Among other comments in reply, Katz said, "In the antigenic cartography the viruses circulating globally were really clustered in the group represented by B/Phuket, and the difference from the Massachusetts virus was quite distinct."
VRBPAC member Janet Englund, MD, added, "It's incredibly important to see what's going on in Asia and the Southern Hemisphere; we know it drifts westward and northward. A really high proportion of those viruses come to us next."
In other discussion, member Roland Levandowski, MD, commented that among type B viruses, Yamagata has been dominant for 4 years in a row. That might suggest that Victoria viruses may make a comeback soon, since population immunity to Yamagata viruses is probably building, he said.
Katz responded, "Dr. Levandowski has a good point. We may be due for a B/Victoria season, but it's very hard to predict."
Some flu vaccines now are quadrivalent, containing four flu strains, including two type B viruses to cover the Yamagata and Victoria lineages. The WHO recommended that quadrivalent vaccines for the next season include a B/Brisbane/60-2008-like (Victoria) virus—the same Victoria strain in this season's quadrivalent vaccine—and VRBPAC unanimously approved that recommendation today.
Military vaccine effectiveness findings
In other developments at the meeting, Michael Cooper, PhD, presented estimates of this season's flu VE in US military personnel and their dependents. He is a captain in the US Public Health Service and leader of Respiratory Pillar Activities, Division of Global Emerging infection Surveillance, Armed Forces Health Surveillance Center.
He presented preliminary findings from three studies, two of them focusing on dependents of military personnel and the other on service members themselves. The two studies on military dependents used the test-negative case control method, in which people seeking care for flu-like illnesses are tested for flu and their vaccination status is determined.

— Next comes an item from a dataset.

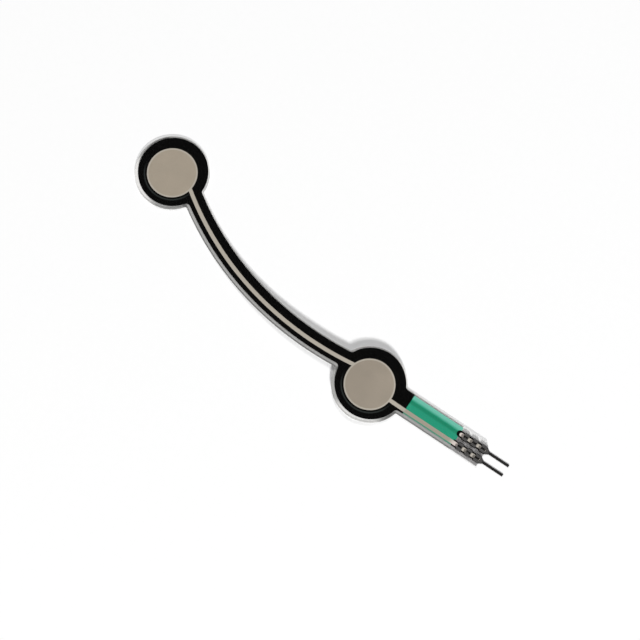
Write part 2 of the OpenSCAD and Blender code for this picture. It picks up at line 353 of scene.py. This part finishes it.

# %% [markdown]
# ## Clear film and adhesive
# Polyester film this thin bends light so little that it needs no glass shader: a plain shader
# with low alpha looks right and lets light reach the prints below. Cut edges scatter light, so
# side walls are more solid, and a face whose true normal lies flat is a side wall. Around the
# contacts, whose tines pinch the laminate, the lower film is a mottled grey: painted shade of the
# contacts. Along the tail's far margin it is a pale haze, which also paints light over the
# print's shadow on the liner.

# %% A helper for clear plastic
def clear(name, tint, face_alpha, edge_tint, edge_alpha, rough, painted_light_share=0.0, gloss=0.5):
    material, s = finish_of(name)
    point = place(s)
    x, y = part_of(s, point, "X"), part_of(s, point, "Y")
    true_normal = s.node("ShaderNodeNewGeometry", output="True Normal")
    upright = s.node("ShaderNodeMath", {"operation": "ABSOLUTE"},
                     {0: part_of(s, true_normal, "Z")})
    edge = s.ramp(upright, 0.85, 0.97, 1.0, 0.0)
    far_side = s.ramp((y - far_y) * TO_MM, 0.8, 1.5)
    far_margin = s.ramp(x, black_end - 1 * MM, black_end + 1 * MM) * far_side
    at_contacts = s.ramp(x, green_end - 0.1 * MM, green_end + 0.1 * MM) * (1 - far_margin)
    haze = noise(s, point, 2.5, 3.0)
    dust = noise(s, point, 0.3, 2.0)
    clouded = ((haze - 0.5) * (face_alpha * 0.6) + face_alpha) * (1 - far_margin * 0.7)
    # Extra alpha for the painted shade round the contacts and the painted light on the far margin.
    painted_light_alpha = (at_contacts * (dust * 0.3 + 0.85) + far_margin * 0.4) * painted_light_share
    alpha = edge * (edge_alpha - face_alpha) + (painted_light_alpha + clouded)
    # The far margin's pale colour is painted light; the tint shown round the contacts is painted
    # shade.
    colour = s.mix(edge, s.mix(far_margin, tint, (0.92, 0.92, 0.91)), edge_tint)
    finish_with(s, {"Base Color": colour, "Roughness": dust * 0.1 + rough, "IOR": 1.6,
                    "Specular IOR Level": gloss, "Alpha": alpha})
    return material


print("clear plastic can be made")

# %% [markdown]
# ## Three clear materials
# The upper film is the clearest. It has no gloss of its own, because the prints under it already
# carry the shine and a second one would put white specks on the black. The lower film is greyer,
# and the adhesive is warmer and softer. One helper makes all three, so they differ only in numbers.

# %% Make the films and the adhesive
top_film = clear("clear_top_polyester", (0.08, 0.078, 0.076), 0.01,
                 (0.16, 0.16, 0.155), 0.8, 0.12, gloss=0.0)
# The lower film carries the painted shade round the contacts.
film = clear("clear_polyester", (0.3, 0.29, 0.29), 0.12,
             (0.35, 0.34, 0.33), 0.55, 0.12, painted_light_share=0.6)
adhesive = clear("clear_adhesive", (0.62, 0.58, 0.57), 0.08, (0.5, 0.48, 0.46), 0.5, 0.3)
print("made", top_film.name, "and", film.name, "and", adhesive.name)

# %% [markdown]
# ## Liner paper
# The coated paper liner is off-white with fine fibres. It shows only through the clear margins.
# On the outer side of the neck and pads, and on the tail's near side, the margin shows a grey
# band of shade, with a thin darker rim along the neck and the tail for the film's cut edge and its
# shadow. Those could be left to real shadows, but they are about as fine as a pixel of the
# render, so two masks draw them on the liner as painted shade and a painted shadow.

# %% Find the margins on the liner
neck_inset_mm = 2.8
liner, s = finish_of("coated_paper")
point = place(s)
x, y = part_of(s, point, "X"), part_of(s, point, "Y")
outwards = radius_from(s, point, arc_c) - (orbit_r * TO_MM - neck_inset_mm)
towards_near = (near_y - y) * TO_MM
on_tail = s.ramp(x, black_end - 4 * MM, black_end - 2 * MM)
off_tail = 1 - on_tail
neck_shade_band = s.ramp(outwards, 1.0, 1.8) * s.ramp(outwards, 8.5, 10.5, 1.0, 0.0)
neck_edge_and_shadow_rim = s.ramp(outwards, 2.1, 2.25) * s.ramp(outwards, 2.9, 3.4, 1.0, 0.0)
shade_band = neck_shade_band * off_tail + on_tail * s.ramp(towards_near, 0.3, 0.6)
edge_and_shadow_rim = neck_edge_and_shadow_rim * off_tail + on_tail * s.ramp(towards_near, 1.35, 1.5)
print("the neck runs at", round(orbit_r * TO_MM - neck_inset_mm, 1), "mm from the arc's centre")

# %% Colour the liner
fibre = noise(s, point, 0.5, 4.0)
plain = s.mix(fibre, srgb(240, 239, 236), srgb(249, 248, 246))
# The grey band is painted shade, and the dark rim a painted cut edge with its shadow.
colour = s.mix(edge_and_shadow_rim, s.mix(shade_band, plain, srgb(172, 172, 170)), srgb(120, 120, 118))
finish_with(s, {"Base Color": colour, "Roughness": fibre * 0.15 + 0.5,
                "Normal": bumped(s, fibre, 0.2, 0.01)})
print("liner:", len(liner.node_tree.nodes), "nodes")

# %% [markdown]
# ## Contact metal
# The contacts are stamped from tinned strip. The tin is dull and grey, with fine rolling lines
# along the strip and small dark spots. The pins are painted darker than the crimps, which is
# painted shade against the lamps' shine on their flat tops. A brushed photo
# texture could give the lines, but a noise that is squeezed nine times across the strip does it
# without a picture.

# %% Make the contact metal
pin_mm, pin_blend_mm = 5.3, 0.5
metal, s = finish_of("tinned_strip")
point = place(s)
squeezed = s.node("ShaderNodeMapping", {}, {"Vector": point, "Scale": (1, 9, 9)})
rolled = noise(s, squeezed, 0.9, 4.0)
spots = noise(s, point, 0.22, 3.0)
dark = s.ramp(spots, 0.56, 0.7)
pin_root = near_high.x - pin_mm * MM
on_pin = s.ramp(part_of(s, point, "X"), pin_root - pin_blend_mm * MM, pin_root)
crimp = s.mix(rolled, (0.045, 0.044, 0.043), (0.11, 0.107, 0.105))
# The pins' darker colour is painted shade.
pin_painted_shade = s.mix(rolled, (0.014, 0.0135, 0.013), (0.028, 0.027, 0.026))
finish_with(s, {"Base Color": s.mix(dark, s.mix(on_pin, crimp, pin_painted_shade), (0.012, 0.0115, 0.011)),
                "Metallic": 1.0, "Roughness": dark * 0.15 + rolled * 0.12 + 0.16,
                "Normal": bumped(s, rolled + spots * 0.5, 0.15, 0.01)})
print("contact metal:", len(metal.node_tree.nodes), "nodes")

# %% [markdown]
# ## Dress the CAD nodes
# The layers' shapes are already right, so they keep their meshes and only get their finishes.
# New pieces could take over from them, but that would add nothing that the eye can see.

# %% Give each node its finish
for name, material in {
    "release_liner": liner, "mounting_adhesive": adhesive, "lower_film": film,
    "lower_electrode": silver, "lower_ink_pads": black, "spacer_adhesive": adhesive,
    "upper_ink_print": black, "green_insulator": green, "contact_inks": black,
    "upper_electrode": silver, "land_bridge": silver, "upper_film": top_film,
    "near_contact": metal, "far_contact": metal,
}.items():
    mesh = nodes[name].data
    mesh.materials.clear()
    mesh.materials.append(material)
print("dressed", len(nodes), "nodes")

# %% [markdown]
# ## Clear sheets
# Two solids that touch share a plane, and a ray that passes through clear film can miss the print
# that starts at the very same height. A stack of closed clear solids also takes more see-through
# hits than a render allows, and then goes dark. So each clear layer becomes a sheet of its own,
# built from its node's shape with its underside a hair above what it rests on. The top film stays
# whole, the bottom film keeps its underside and cut edges, and the two adhesives only their edges.

# %% A helper that makes a clear sheet
hair_mm, same_point_mm = 0.003, 0.0001
level = 0.7


def sheet_of(name, new_name, keep):
    grid = bmesh.new()
    grid.from_mesh(nodes[name].data)
    bmesh.ops.remove_doubles(grid, verts=grid.verts, dist=same_point_mm * MM)
    grid.normal_update()
    under = [f for f in grid.faces if f.normal.z < -level]
    for v in {v for f in under for v in f.verts}:
        v.co.z += hair_mm * MM
    top = [f for f in grid.faces if f.normal.z > level]
    gone = {"all": [], "under": top, "edges": top + under}[keep]
    bmesh.ops.delete(grid, geom=gone, context="FACES")
    for f in grid.faces:
        f.smooth = False
    mesh = bpy.data.meshes.new(new_name)
    grid.to_mesh(mesh)
    grid.free()
    mesh.materials.append(nodes[name].data.materials[0])
    made = bpy.data.objects.new(new_name, mesh)
    bpy.context.scene.collection.objects.link(made)
    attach(made, "root")
    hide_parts(name)
    return made


print("sheets lie", hair_mm, "mm above what they rest on")

# %% Build the clear sheets
for name, new_name, slot, keep in (
        ("upper_film", "top_film_sheet", "film", "all"),
        ("lower_film", "bottom_film_sheet", "film", "under"),
        ("spacer_adhesive", "spacer_sheet", "adhesive", "edges"),
        ("mounting_adhesive", "back_adhesive_sheet", "adhesive", "edges")):
    made = sheet_of(name, new_name, keep)
    print(new_name, len(made.data.polygons), "faces")

# %% [markdown]
# ## Contact edges
# Stamped and rolled strip has no sharp corners. They could be rounded in CAD, but a narrow bevel
# modifier on each contact catches the light along its edges just as well, and it leaves the CAD
# mesh as it is.

# %% Soften the contacts
for name in ("near_contact", "far_contact"):
    bevel = nodes[name].modifiers.new("rolled_edges", "BEVEL")
    bevel.width = 0.03 * MM
    bevel.segments = 2
    bevel.limit_method = "ANGLE"
    bevel.angle_limit = math.radians(35)
    print(name, "softened")

# %% [markdown]
# ## A white studio that adds no light
# The photo's background is white paper. More light would whiten a table and also bleach the
# sensor. Instead, a mask picks out the rays that reach the eye, straight from the camera, off
# gloss or metal, or through clear parts. Only for those rays do the table and the world look
# whiter, and the sensor is lit as before.

# %% A mask for what the eye sees
WHITE = (1, 1, 1, 1)


def seen_by_eye(shader):
    """1 for rays from the camera, off gloss or metal, and through clear parts."""
    camera_ray, glossy_ray, through_ray = [
        shader.node("ShaderNodeLightPath", output=kind)
        for kind in ("Is Camera Ray", "Is Glossy Ray", "Is Transmission Ray")]
    return camera_ray + glossy_ray + through_ray


print("the eye's mask is ready")

# %% [markdown]
# ## The table
# The sensor lies on plain white, a hair under its lowest face. The table is a wide flat grid, so
# that no edge of it shows from any side. It has a faint paper tooth, and the eye's mask lifts it
# to white without hiding the soft shadow on it.

# %% Lay the table
table_reach, table_drop, glow_share = 1.5, 0.00002, 0.14
grid = bmesh.new()
bmesh.ops.create_grid(grid, x_segments=4, y_segments=4, size=table_reach)
mesh = bpy.data.meshes.new("table")
grid.to_mesh(mesh)
grid.free()
floor = bpy.data.objects.new("table", mesh)
floor.location = (0.05, 0, -table_drop)
bpy.context.scene.collection.objects.link(floor)
print("the table is", 2 * table_reach, "m wide")

# %% Paper the table
paper, s = finish_of("white_table")
tooth = noise(s, place(s), 1.5, 2.0)
diffuse = s.node("ShaderNodeBsdfDiffuse", {},
                 {"Color": s.mix(tooth, (0.93, 0.93, 0.93), (0.95, 0.95, 0.95))})
glow = s.node("ShaderNodeEmission", {}, {"Color": WHITE, "Strength": 1.0})
mixed = s.node("ShaderNodeMixShader", {}, {0: seen_by_eye(s) * glow_share, 1: diffuse, 2: glow})
s.node("ShaderNodeOutputMaterial", {}, {"Surface": mixed})
floor.data.materials.append(paper)
print("table paper:", len(paper.node_tree.nodes), "nodes")

# %% [markdown]
# ## The lamps and the studio
# Two round lamps light the sensor. The low one stands at 36 degrees on the near side, towards
# the pins, and throws the pale shadow that shows how the neck bows off the table. The high one
# softens that shadow from the far side. Both are five metres away: closer lamps would do for
# the sensor, but they would leave the table unevenly white.

# %% Hang the lamps
lit_point, lamp_distance = Vector((0.045, -0.01, 0)), 5.0
for name, azimuth, elevation, across, watts in (("low_lamp", -47, 36, 0.60, 280),
                                                ("high_lamp", 124, 60, 0.80, 78)):
    data = bpy.data.lights.new(name, "AREA")
    data.shape, data.size, data.energy = "DISK", across, watts
    aim(bpy.data.objects.new(name, data), lit_point, azimuth, elevation, lamp_distance)
    print(name, "hangs at", elevation, "degrees")

# %% Light the studio
fill_strength, white_strength = 0.12, 1.0
world = bpy.data.worlds.new("studio")
bpy.context.scene.world = world
world.use_nodes = True
world.node_tree.nodes.clear()
s = Shader(world.node_tree)
fill, background = [s.node("ShaderNodeBackground", {}, {"Color": WHITE, "Strength": strength})
                    for strength in (fill_strength, white_strength)]
mixed = s.node("ShaderNodeMixShader", {}, {0: seen_by_eye(s), 1: fill, 2: background})
s.node("ShaderNodeOutputWorld", {}, {"Surface": mixed})
bpy.context.scene.view_settings.view_transform = "Standard"
print("a white studio with a fill of", fill_strength)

One study involved 468 flu-positive cases and 694 controls, with respective vaccination rates of 29% and 27%, Cooper reported. For those who received inactivated flu vaccines, the VE was estimated at 40% overall and at 48% in children, he said. The number for children was statistically significant.

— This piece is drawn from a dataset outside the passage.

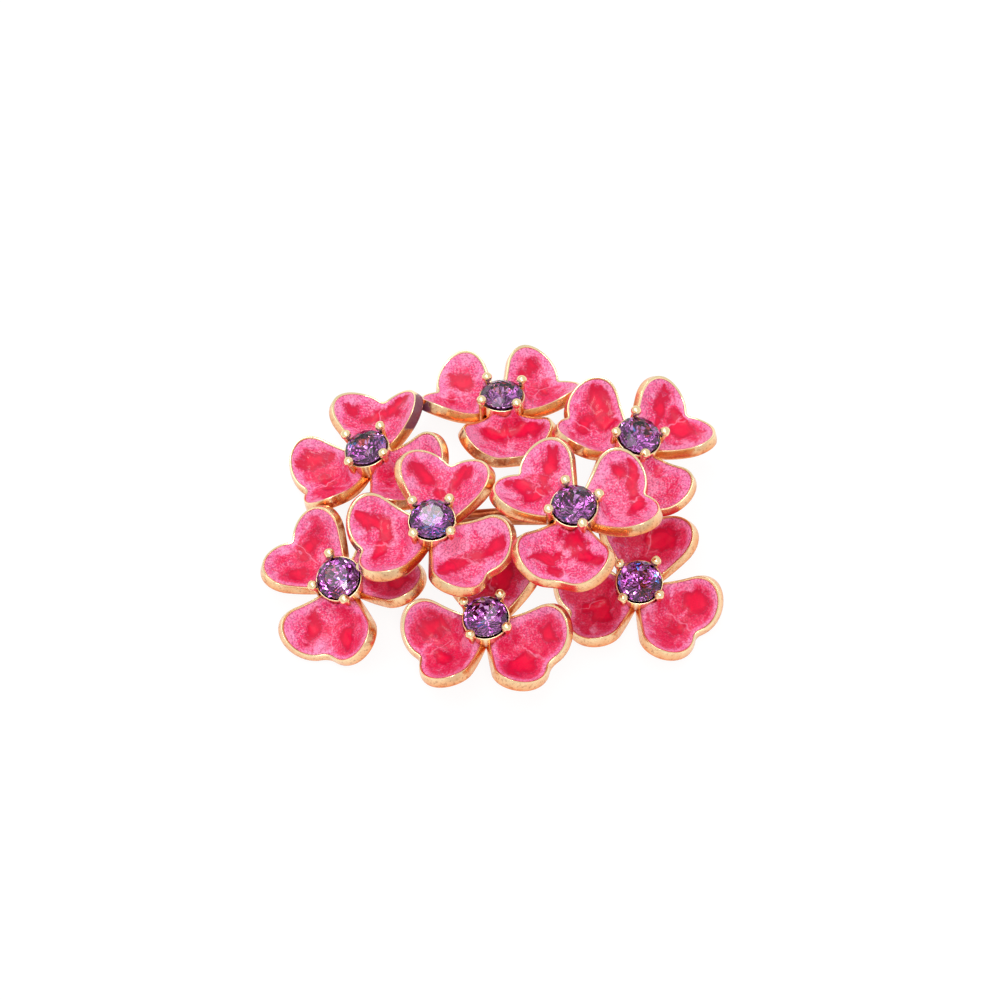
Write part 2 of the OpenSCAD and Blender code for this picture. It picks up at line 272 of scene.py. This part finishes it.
def hand_wobble(outline, seed, size):
    """Small slow unevenness round a petal's edge, as files and polishing leave it."""
    a = np.linspace(0, 2 * math.pi, len(outline), endpoint=False)
    rng = np.random.default_rng(seed)
    return size * sum(np.sin(k * a + rng.uniform(0, ROUND)) / k ** 0.7 for k in (2, 3, 5, 7))


# Columns: growth of the outline, share about the hub, depth below the dished face, painted shade
# (0 where the rim takes a painted highlight, 1 at the wall's lower edge, painted dark), share of
# the wobble
RIM_PROFILE = [
    (0.0, 0.1, RECESS, 1.0, 0), (0.0, 0.4, RECESS, 1.0, 0), (0.0, 0.7, RECESS, 1.0, 0),
    (0.0, 1, RECESS, 1.0, 0), (-0.03, 1, 0.06, 0.9, 0),
    (-0.025, 1, 0.01, 0.4, 0), (0.0, 1, -0.01, 0.0, 0), (0.1, 1, -0.015, 0.0, 0.8),
    (0.155, 1, 0.0, 0.0, 1), (0.18, 1, 0.03, 0.1, 1),
    (0.185, 1, 0.12, 0.25, 1), (0.19, 1, 0.3, 0.4, 1), (0.2, 1, 0.55, 0.55, 1),
    (0.2, 1, 0.8, 0.7, 1), (0.19, 1, 1.02, 0.9, 1), (0.17, 1, 1.14, 1.0, 1),
    (0.13, 1, 1.19, 1.0, 0.8), (0.05, 1, 1.2, 1.0, 0.3), (0.05, 0.92, 1.2, 1.0, 0),
    (0.18, 0.7, 1.2, 1.0, 0), (0.18, 0.4, 1.2, 1.0, 0),
]


def under_cup(p):
    """Least depth of a petal's top where it runs into the cup's body, below the stone.
    Outside the cup it lies above the petal, so that it changes nothing there."""
    reach = np.hypot(p[:, 0], p[:, 1])
    return ROOT_DEPTH * np.clip(ROOT_STEEPNESS * (ROOT_REACH - reach), -9, 1)


def petal_tray(shell, turn, notch, seed):
    """Gold tray of one petal, with its rim."""
    rings, painted_shades = [], []
    for grow, share, depth, tone, wobbled in RIM_PROFILE:
        outline = heart(grow, notch)
        wobble = wobbled * hand_wobble(outline, seed, RIM_WOBBLE)
        p = drawn_in(outline + outward(outline) * wobble[:, None], share)
        rings.append(below_dish(p, np.maximum(depth, under_cup(p))) @ turn.T)
        painted_shades.append(np.full(len(p), tone))
    points, faces = skin(rings)
    shell.add(points, faces, tone=np.concatenate([[1.0]] + painted_shades + [[1.0]]))


def cup_and_post(shell):
    """Round body of a setting, with painted shade down its side. Inside the cup the painted shade
    goes past 1, for a painted reflection of the stone and painted shade in the hollow."""
    profile = [(0.01, POST_END), (POST_RADIUS - 0.08, POST_END), (POST_RADIUS, POST_END + 0.08),
               (POST_RADIUS, BOSS_BOTTOM), (BOSS_RADIUS - 0.05, BOSS_BOTTOM),
               (BOSS_RADIUS, BOSS_BOTTOM + 0.05), (BOSS_RADIUS, CORE_BOTTOM),
               (CORE_RADIUS - 0.1, CORE_BOTTOM), (CORE_RADIUS, CORE_BOTTOM + 0.1),
               (CORE_RADIUS, CUP_BOTTOM - 0.15), (CORE_RADIUS + 0.1, CUP_BOTTOM),
               (CUP_RADIUS - 0.1, CUP_BOTTOM), (CUP_RADIUS, CUP_BOTTOM + 0.1),
               (CUP_RADIUS, 0.3), (CUP_RADIUS, CUP_TOP - 0.1)]
    profile += arc((CUP_RADIUS - 0.09, CUP_TOP - 0.08), 0.09, 0, 160, 7)
    profile += [(CUP_MOUTH, CUP_TOP - 0.09), (1.6, 0.76), (0.9, 0.0), (0.1, -0.5), (0.01, -0.5)]
    points, faces = lathe(profile, 64)
    height = points[:, 2]
    inside = (np.hypot(points[:, 0], points[:, 1]) < 2.12) & (height > -0.6)
    # painted shade: darker down the cup's side
    tone = np.clip((CUP_TOP - height) / 1.2, 0, 1)
    shell.add(points, faces, tone=np.where(inside, 1.6, tone))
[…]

In the second analysis, also involving military dependents, most of them younger than 18, there were 140 flu cases and 278 controls, with vaccination rates of 17% and 31%, respectively, he said.

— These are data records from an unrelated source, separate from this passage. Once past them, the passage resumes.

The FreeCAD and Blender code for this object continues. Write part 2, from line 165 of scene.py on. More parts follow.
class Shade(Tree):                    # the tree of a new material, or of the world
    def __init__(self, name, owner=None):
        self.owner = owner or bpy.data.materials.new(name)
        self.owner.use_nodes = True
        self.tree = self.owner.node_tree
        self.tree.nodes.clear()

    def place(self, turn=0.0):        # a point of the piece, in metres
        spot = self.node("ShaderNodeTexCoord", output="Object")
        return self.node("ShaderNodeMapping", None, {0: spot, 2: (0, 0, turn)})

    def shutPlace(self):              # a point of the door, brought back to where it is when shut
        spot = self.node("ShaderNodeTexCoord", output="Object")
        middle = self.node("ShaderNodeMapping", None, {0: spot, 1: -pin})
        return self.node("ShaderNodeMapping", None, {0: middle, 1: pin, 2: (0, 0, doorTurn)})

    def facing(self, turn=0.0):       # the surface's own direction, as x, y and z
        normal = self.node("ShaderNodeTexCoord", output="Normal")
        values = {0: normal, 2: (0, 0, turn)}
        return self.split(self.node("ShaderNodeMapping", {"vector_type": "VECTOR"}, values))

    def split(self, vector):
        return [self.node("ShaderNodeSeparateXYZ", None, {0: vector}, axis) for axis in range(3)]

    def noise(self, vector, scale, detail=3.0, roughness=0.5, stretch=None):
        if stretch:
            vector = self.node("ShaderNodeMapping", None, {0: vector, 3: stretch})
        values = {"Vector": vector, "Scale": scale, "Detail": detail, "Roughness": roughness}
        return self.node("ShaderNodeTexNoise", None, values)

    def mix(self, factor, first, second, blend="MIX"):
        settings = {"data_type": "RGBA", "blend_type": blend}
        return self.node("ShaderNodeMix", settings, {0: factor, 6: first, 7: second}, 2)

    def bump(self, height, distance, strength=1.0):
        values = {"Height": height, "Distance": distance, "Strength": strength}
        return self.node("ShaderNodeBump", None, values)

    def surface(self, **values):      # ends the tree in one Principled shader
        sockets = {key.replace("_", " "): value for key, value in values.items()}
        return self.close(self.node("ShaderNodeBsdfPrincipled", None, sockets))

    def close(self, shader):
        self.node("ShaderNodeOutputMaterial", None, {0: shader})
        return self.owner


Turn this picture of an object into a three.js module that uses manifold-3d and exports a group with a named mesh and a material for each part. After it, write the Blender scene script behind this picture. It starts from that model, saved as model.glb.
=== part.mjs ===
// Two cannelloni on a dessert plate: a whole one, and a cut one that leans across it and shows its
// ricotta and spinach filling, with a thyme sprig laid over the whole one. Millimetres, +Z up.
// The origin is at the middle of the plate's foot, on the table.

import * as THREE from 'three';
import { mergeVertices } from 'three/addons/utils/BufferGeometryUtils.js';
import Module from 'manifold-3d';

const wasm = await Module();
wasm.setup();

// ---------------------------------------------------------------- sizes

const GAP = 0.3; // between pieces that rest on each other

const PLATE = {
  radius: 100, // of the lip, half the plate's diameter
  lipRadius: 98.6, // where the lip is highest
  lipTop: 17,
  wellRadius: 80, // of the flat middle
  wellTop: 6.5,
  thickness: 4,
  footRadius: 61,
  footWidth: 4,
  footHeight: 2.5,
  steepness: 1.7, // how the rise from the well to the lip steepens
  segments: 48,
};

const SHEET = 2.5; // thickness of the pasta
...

The overall VE was 53%, and VE against H3N2 viruses was 47%, he reported.
The third study, focusing on active-duty military members, used as controls individuals who sought medical care for something other than a flu-like illness. The study included 2,045 case-patients, 89% of whom were vaccinated, and 8,015 controls, 88% of them vaccinated.
The adjusted VE for those who received inactivated vaccine was -4%, which was not significant, Cooper reported. For those who received the live attenuated (nasal spray, or LAIV) flu vaccine, the VE was estimated at -32%, which was statically significant, he said.
Regarding the nasal-spray vaccine estimate, he commented, "We believe that this is likely due to unmeasured confounders, or possibly chance. We don't believe that LAIV increases risk of influenza infection."
In mid-January the CDC estimated that the VE for LAIV against H3N2 viruses was -23%, while the VE for inactivated vaccines against H3N2 was a nonsignificant 15%.